É preciso criar condições às pessoas para reabilitarem as suas propriedades quando não o conseguem fazer. A reabilitação do património edificado deve passar a ser regra, tal como a eficiência energética deverá ser uma realidade na maior parte das nossas habitações – e por isso também contemplada com instrumentos de auxílio a quem não o consiga fazer com os seus recursos.

Nada disto é possível se não houver uma sólida articulação com os municípios, com todos os municípios, que têm uma noção mais precisa das necessidades existentes e das abordagens mais adequadas para a implementação de respostas mais eficazes e satisfatórias para os seus e suas munícipes.

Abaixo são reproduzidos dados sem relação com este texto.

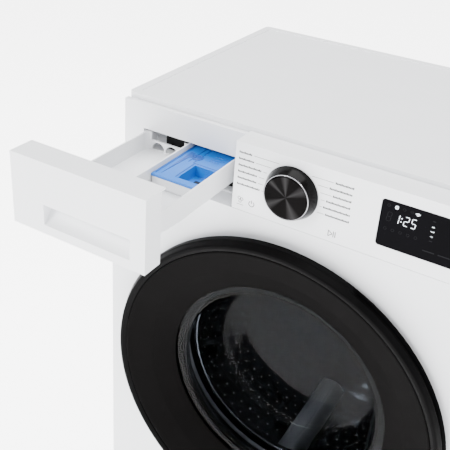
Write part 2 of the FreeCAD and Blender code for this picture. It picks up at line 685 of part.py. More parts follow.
teeth = [swung((82, 118), (157, 175), (-4, 4), 360 * number / TEETH) for number in range(TEETH)]
node("stator", fuse(stator_ring, foot_ring, *teeth))
DAMPERS = ("-damper_across", "damper_across")
node("damper_rods", group(*[rod("z", (x, 60), (108, 205), 5) for x in DAMPERS]))
node(
    "damper_cylinders",
    group(*[cut(rod("z", (x, 60), (23.1, 165), 13), rod("z", (x, 60), (60, 170), 5.06)) for x in DAMPERS]),
)


def coil(x):
    """A coil spring hung at x, on its own axis."""
    helix = Part.makeHelix(11, 176, 10)
    wire = Part.Wire(helix.Edges)
    ring = Part.Wire([Part.Circle(FreeCAD.Vector(10, 0, 0), FreeCAD.Vector(0, 1, 0), 1.6).toShape()])
    spring = new("Part::Feature")
    spring.Shape = wire.makePipeShell([ring], True, True)
    bind(spring, "Placement.Base.x", x)
    spring.Placement.Base.y = 60
    spring.Placement.Base.z = 603
    return spring


node("suspension_springs", group(coil("-spring_across"), coil("spring_across")))

# ---------------------------------------------------------------- drum and drive
node("drum_shell", tube("y", centre, (-174, 98), "drum_radius", "drum_radius - drum_wall"))
node(
    "drum_front_ring",
    turned([("drum_mouth", -168), ("drum_mouth", -176), ("drum_mouth + 3", -178), ("drum_radius - 8", -175.5),
            ("drum_radius", -175.5), ("drum_radius", -174.1), ("drum_radius - 8", -174), ("drum_mouth + 3.5", -176.5),
            ("drum_mouth + 1.5", -175), ("drum_mouth + 1.5", -168)]),
)
node("drum_back", cut(rod("y", centre, (98.1, 99.6), "drum_radius"), rod("y", centre, (90, 110), 14)))
arms = [swung((20, 230), (101, 110), (-14, 14), 90 + 120 * number) for number in range(3)]
node("drum_spider", cut(fuse(rod("y", centre, (100, 111), 44), *arms), rod("y", centre, (90, 120), "bearing_bore")))
node("drum_shaft", fuse(rod("y", centre, (100.5, 181.8), "shaft_radius"), rod("y", centre, (181.7, 200), 11.9)))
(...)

O problema da habitação, tal como tantos outros que a Região tem, não se resolve se não o admitirmos e enfrentarmos. Há dias foi publicado um texto em que se deplorava os indicadores negativos e em que se exaltava a ação governativa como sendo a de uma mentalidade vencedora. Mas uma mentalidade vencedora não é a que continuadamente tenta vender a ideia de que está tudo bem, não é a que procura esconder e desculpar os maus indicadores com comparações que em nada melhoram a vida dos e das madeirenses; uma mentalidade vencedora não é a que reiteradamente tem necessidade de afirmar uma superioridade em relação a tudo e todos, uma superioridade com contornos mágicos que requer um ostensivo abandono da razão.

Uma mentalidade vencedora, verdadeiramente vencedora, é a que assume os problemas porque sabe que só assim consegue começar a resolvê-los. Uma mentalidade vencedora é aquela que traça um plano para tornar a Madeira verdadeiramente Melhor, com maior justiça social.

Uma Madeira Melhor para todos/as. E não apenas para alguns.